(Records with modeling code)
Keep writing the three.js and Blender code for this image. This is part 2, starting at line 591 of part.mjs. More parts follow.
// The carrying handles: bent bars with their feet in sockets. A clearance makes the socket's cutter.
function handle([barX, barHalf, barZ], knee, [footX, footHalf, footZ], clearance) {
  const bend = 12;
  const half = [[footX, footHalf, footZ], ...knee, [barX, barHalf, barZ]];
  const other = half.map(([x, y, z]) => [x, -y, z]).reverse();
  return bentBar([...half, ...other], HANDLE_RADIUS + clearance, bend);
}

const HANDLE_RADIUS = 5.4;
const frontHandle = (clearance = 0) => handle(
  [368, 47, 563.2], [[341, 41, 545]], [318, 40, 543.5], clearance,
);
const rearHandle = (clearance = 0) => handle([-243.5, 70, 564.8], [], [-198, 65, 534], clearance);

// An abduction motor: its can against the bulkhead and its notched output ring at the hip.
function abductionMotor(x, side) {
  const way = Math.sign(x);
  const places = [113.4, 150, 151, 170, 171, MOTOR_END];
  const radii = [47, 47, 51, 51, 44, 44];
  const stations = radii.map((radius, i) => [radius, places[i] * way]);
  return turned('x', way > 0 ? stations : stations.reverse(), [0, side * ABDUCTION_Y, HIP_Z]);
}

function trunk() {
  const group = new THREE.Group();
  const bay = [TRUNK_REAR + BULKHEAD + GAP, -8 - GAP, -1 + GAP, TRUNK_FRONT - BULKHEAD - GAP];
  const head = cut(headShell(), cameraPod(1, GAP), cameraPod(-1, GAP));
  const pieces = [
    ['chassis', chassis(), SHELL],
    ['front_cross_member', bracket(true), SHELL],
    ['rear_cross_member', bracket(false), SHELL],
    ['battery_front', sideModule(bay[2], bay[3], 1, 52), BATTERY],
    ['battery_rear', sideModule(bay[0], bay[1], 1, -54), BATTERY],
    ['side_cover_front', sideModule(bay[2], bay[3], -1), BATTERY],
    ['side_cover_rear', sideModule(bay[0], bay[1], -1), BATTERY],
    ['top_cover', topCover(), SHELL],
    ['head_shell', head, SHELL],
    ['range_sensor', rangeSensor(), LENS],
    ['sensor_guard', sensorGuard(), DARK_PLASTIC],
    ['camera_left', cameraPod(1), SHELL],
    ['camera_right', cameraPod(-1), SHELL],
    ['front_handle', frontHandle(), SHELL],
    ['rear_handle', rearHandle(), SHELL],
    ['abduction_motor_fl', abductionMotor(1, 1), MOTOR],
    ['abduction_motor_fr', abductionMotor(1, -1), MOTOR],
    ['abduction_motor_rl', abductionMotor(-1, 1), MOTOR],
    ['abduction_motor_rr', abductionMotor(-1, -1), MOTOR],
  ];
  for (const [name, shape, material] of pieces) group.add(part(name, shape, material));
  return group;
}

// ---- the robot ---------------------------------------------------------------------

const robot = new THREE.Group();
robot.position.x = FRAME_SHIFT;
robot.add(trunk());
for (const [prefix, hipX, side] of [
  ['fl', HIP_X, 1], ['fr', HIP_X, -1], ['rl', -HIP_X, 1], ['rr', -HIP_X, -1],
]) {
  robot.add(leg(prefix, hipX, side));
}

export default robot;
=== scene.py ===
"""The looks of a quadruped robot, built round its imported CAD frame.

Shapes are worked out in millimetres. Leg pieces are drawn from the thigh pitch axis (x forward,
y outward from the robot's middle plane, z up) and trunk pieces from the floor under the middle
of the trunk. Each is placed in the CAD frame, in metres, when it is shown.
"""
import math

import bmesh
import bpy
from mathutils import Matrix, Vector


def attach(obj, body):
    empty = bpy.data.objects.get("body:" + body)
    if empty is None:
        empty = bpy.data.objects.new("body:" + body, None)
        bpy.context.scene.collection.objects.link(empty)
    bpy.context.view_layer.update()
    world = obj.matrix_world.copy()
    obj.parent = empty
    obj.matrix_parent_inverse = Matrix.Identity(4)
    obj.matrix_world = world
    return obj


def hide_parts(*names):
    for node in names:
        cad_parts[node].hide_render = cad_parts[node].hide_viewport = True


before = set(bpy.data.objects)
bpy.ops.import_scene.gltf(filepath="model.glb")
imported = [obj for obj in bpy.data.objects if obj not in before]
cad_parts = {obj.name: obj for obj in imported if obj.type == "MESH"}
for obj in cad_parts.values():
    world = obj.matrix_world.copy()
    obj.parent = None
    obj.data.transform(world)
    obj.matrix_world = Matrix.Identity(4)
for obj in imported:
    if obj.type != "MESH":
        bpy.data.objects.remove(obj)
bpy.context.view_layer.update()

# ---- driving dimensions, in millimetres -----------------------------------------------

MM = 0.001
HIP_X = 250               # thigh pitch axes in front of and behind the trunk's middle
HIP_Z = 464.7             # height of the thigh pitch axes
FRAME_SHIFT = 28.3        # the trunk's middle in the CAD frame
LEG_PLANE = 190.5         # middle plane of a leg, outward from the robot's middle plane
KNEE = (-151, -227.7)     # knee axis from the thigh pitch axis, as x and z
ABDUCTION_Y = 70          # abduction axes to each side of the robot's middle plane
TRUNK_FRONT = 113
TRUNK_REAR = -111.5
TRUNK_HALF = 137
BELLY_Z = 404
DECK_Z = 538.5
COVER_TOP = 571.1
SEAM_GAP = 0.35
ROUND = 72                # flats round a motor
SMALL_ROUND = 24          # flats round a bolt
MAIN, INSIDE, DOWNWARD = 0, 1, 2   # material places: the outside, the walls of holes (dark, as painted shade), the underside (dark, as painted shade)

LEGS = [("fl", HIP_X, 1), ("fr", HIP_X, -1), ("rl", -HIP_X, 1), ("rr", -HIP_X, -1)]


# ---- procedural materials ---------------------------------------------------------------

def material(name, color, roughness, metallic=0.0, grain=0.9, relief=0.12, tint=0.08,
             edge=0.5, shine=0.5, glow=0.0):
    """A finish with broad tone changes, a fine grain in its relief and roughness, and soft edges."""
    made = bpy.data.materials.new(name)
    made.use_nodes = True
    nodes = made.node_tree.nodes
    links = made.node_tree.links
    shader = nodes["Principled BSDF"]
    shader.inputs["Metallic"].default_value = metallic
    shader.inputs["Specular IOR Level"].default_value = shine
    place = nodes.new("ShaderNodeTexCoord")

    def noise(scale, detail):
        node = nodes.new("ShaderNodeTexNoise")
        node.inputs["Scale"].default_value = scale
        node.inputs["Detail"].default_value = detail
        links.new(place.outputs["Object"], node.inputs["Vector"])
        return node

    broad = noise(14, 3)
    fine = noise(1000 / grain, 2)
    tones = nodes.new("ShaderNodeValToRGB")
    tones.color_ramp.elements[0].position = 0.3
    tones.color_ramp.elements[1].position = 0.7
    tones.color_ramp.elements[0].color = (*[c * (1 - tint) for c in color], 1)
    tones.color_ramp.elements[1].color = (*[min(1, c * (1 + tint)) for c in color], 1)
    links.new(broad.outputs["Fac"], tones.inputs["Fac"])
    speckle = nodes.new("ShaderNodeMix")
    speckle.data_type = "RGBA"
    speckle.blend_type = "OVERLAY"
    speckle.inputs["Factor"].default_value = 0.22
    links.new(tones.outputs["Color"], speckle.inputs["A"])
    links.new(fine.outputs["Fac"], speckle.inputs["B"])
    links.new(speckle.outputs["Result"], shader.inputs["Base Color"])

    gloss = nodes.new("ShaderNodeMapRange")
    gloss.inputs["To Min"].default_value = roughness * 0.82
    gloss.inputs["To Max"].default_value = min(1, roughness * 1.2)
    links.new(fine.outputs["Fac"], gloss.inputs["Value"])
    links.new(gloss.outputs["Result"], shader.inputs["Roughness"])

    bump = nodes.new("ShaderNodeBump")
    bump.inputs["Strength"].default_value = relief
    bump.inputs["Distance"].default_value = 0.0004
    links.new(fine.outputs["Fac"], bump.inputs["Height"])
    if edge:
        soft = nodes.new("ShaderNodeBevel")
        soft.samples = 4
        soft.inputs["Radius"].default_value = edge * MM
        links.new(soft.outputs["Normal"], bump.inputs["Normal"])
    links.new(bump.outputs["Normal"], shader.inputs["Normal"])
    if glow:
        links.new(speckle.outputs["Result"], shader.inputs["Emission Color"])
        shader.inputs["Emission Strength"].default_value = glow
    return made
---
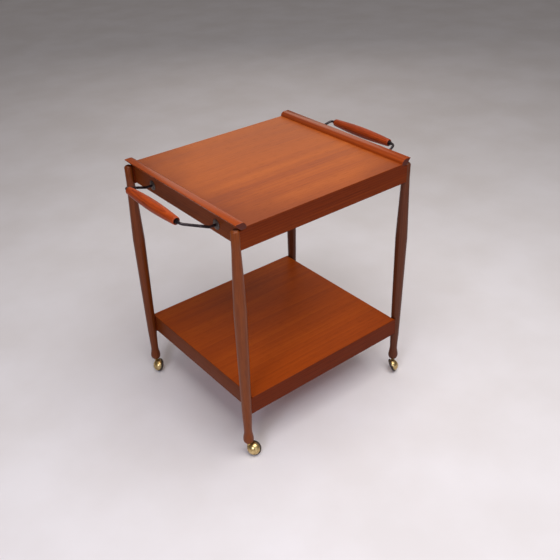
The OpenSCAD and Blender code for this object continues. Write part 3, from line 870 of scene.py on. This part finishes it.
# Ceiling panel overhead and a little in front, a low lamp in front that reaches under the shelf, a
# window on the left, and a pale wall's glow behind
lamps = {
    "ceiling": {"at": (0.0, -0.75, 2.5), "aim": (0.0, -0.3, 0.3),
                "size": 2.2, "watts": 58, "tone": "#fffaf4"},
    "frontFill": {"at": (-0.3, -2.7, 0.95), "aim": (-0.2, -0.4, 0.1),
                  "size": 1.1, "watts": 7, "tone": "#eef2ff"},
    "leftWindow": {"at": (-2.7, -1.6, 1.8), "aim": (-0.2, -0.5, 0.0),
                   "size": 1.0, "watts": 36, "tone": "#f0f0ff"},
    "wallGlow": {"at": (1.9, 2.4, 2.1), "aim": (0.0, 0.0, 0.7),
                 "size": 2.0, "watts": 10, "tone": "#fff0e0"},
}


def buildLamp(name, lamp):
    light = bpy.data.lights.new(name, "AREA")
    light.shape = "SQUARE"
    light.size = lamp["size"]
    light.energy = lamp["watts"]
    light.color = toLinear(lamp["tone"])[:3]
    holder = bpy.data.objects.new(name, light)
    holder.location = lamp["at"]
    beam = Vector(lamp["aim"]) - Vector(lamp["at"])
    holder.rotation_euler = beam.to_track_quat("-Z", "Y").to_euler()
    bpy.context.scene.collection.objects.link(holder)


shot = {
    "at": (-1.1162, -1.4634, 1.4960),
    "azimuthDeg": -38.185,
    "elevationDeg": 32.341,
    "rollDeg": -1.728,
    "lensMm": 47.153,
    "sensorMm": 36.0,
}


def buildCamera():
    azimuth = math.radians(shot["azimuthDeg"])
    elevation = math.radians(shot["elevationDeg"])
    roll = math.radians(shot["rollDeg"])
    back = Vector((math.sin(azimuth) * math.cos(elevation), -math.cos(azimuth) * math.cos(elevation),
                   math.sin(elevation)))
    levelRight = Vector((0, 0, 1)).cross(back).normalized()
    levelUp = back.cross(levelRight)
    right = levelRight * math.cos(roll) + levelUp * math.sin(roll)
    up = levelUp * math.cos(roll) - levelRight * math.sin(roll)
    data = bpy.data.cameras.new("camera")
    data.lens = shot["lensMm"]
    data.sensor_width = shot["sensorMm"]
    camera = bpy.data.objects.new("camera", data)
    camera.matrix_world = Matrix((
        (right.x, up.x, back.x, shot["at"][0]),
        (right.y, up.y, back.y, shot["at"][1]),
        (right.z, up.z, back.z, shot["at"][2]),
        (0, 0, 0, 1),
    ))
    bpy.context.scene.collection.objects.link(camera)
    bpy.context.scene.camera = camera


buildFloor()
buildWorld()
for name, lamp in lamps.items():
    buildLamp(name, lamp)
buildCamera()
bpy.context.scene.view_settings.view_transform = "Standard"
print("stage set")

What this task involves → Repeat exactly the lines from the one containing "const robot = new THREE.Group();" to the one containing "cad_parts[node].hide_render = cad_parts[node].hide_viewport", both lines included, and nothing else.

Full response →
const robot = new THREE.Group();
robot.position.x = FRAME_SHIFT;
robot.add(trunk());
for (const [prefix, hipX, side] of [
  ['fl', HIP_X, 1], ['fr', HIP_X, -1], ['rl', -HIP_X, 1], ['rr', -HIP_X, -1],
]) {
  robot.add(leg(prefix, hipX, side));
}

export default robot;
=== scene.py ===
"""The looks of a quadruped robot, built round its imported CAD frame.

Shapes are worked out in millimetres. Leg pieces are drawn from the thigh pitch axis (x forward,
y outward from the robot's middle plane, z up) and trunk pieces from the floor under the middle
of the trunk. Each is placed in the CAD frame, in metres, when it is shown.
"""
import math

import bmesh
import bpy
from mathutils import Matrix, Vector


def attach(obj, body):
    empty = bpy.data.objects.get("body:" + body)
    if empty is None:
        empty = bpy.data.objects.new("body:" + body, None)
        bpy.context.scene.collection.objects.link(empty)
    bpy.context.view_layer.update()
    world = obj.matrix_world.copy()
    obj.parent = empty
    obj.matrix_parent_inverse = Matrix.Identity(4)
    obj.matrix_world = world
    return obj


def hide_parts(*names):
    for node in names:
        cad_parts[node].hide_render = cad_parts[node].hide_viewport = True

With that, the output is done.